_DESCRIPTION OF THE TASK_
Retype, exactly as written, every line from the one containing "What OpenSCAD source" down to the one containing "lies on z = 0.", including both, and nothing else.

>> START

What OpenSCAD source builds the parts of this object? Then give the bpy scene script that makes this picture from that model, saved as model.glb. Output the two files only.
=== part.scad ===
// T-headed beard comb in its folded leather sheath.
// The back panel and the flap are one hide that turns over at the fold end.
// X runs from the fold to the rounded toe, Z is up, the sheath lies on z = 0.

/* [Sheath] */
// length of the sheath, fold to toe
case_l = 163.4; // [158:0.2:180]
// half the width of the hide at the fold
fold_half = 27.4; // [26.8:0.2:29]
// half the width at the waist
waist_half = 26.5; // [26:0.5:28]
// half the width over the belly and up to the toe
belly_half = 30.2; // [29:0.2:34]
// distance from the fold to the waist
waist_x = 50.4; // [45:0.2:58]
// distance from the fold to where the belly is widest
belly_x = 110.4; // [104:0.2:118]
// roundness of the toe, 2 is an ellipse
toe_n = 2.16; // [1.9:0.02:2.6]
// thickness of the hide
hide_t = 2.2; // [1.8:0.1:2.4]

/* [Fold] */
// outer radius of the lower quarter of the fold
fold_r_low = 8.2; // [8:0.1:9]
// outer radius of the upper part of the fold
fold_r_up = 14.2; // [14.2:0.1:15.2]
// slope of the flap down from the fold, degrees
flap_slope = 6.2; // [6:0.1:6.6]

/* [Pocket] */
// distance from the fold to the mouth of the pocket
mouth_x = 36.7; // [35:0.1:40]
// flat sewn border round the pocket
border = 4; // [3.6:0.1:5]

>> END
>> START

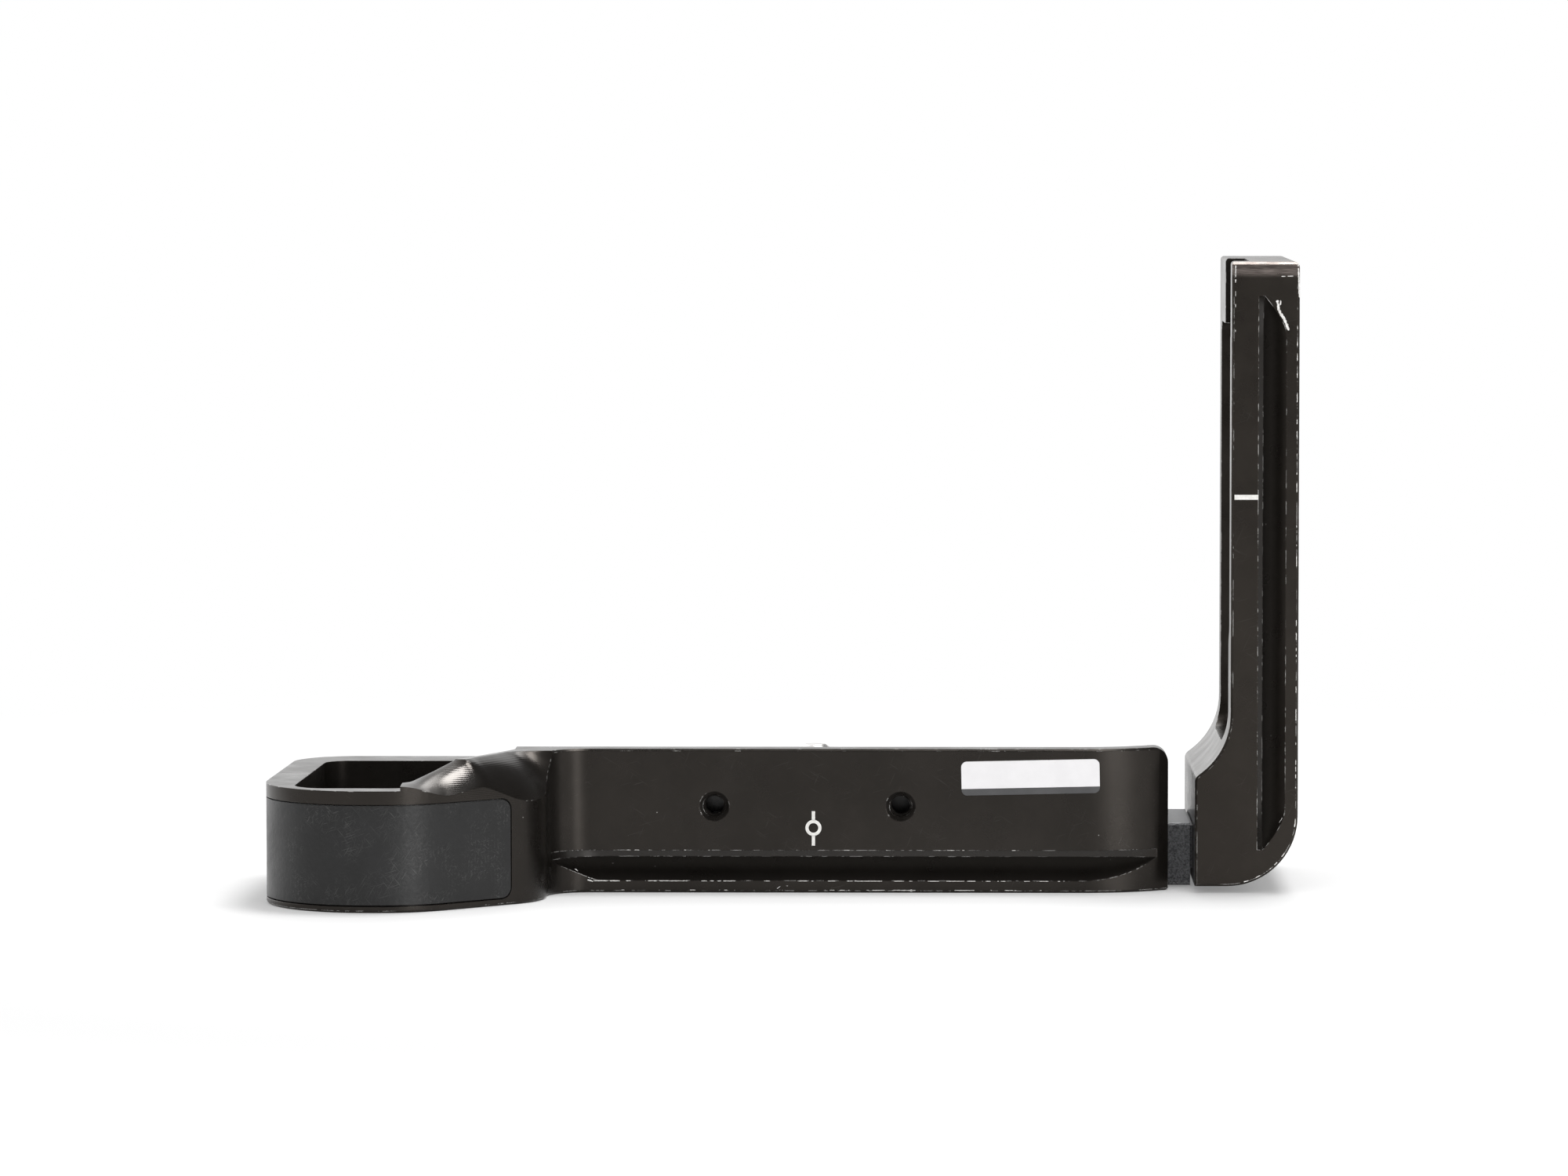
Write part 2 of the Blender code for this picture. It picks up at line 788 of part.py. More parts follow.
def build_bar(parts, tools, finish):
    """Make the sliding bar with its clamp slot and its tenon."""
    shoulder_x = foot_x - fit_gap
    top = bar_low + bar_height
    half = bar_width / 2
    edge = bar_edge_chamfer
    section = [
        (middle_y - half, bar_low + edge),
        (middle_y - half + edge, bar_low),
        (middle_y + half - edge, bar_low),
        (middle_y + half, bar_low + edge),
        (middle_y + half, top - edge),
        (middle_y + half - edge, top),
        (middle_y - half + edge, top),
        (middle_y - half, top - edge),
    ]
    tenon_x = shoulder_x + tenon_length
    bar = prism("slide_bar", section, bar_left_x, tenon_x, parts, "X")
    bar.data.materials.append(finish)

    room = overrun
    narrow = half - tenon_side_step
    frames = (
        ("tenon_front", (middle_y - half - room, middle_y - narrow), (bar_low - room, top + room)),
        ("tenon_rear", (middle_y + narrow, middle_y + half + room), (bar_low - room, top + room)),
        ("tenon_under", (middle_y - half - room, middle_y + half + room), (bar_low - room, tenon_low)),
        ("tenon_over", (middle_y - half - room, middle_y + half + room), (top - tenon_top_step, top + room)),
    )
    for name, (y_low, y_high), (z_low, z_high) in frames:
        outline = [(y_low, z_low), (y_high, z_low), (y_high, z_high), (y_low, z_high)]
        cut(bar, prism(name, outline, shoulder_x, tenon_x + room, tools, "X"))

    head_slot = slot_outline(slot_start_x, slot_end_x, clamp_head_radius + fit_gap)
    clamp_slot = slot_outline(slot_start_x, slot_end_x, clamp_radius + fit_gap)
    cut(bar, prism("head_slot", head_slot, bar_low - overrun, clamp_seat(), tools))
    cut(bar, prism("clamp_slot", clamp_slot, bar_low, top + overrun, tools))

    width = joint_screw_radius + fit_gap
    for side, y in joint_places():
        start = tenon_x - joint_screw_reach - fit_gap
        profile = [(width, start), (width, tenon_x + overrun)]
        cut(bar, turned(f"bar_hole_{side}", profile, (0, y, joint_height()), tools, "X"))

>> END

_SOLUTION TO THIS EXERCISE_
What OpenSCAD source builds the parts of this object? Then give the bpy scene script that makes this picture from that model, saved as model.glb. Output the two files only.
=== part.scad ===
// T-headed beard comb in its folded leather sheath.
// The back panel and the flap are one hide that turns over at the fold end.
// X runs from the fold to the rounded toe, Z is up, the sheath lies on z = 0.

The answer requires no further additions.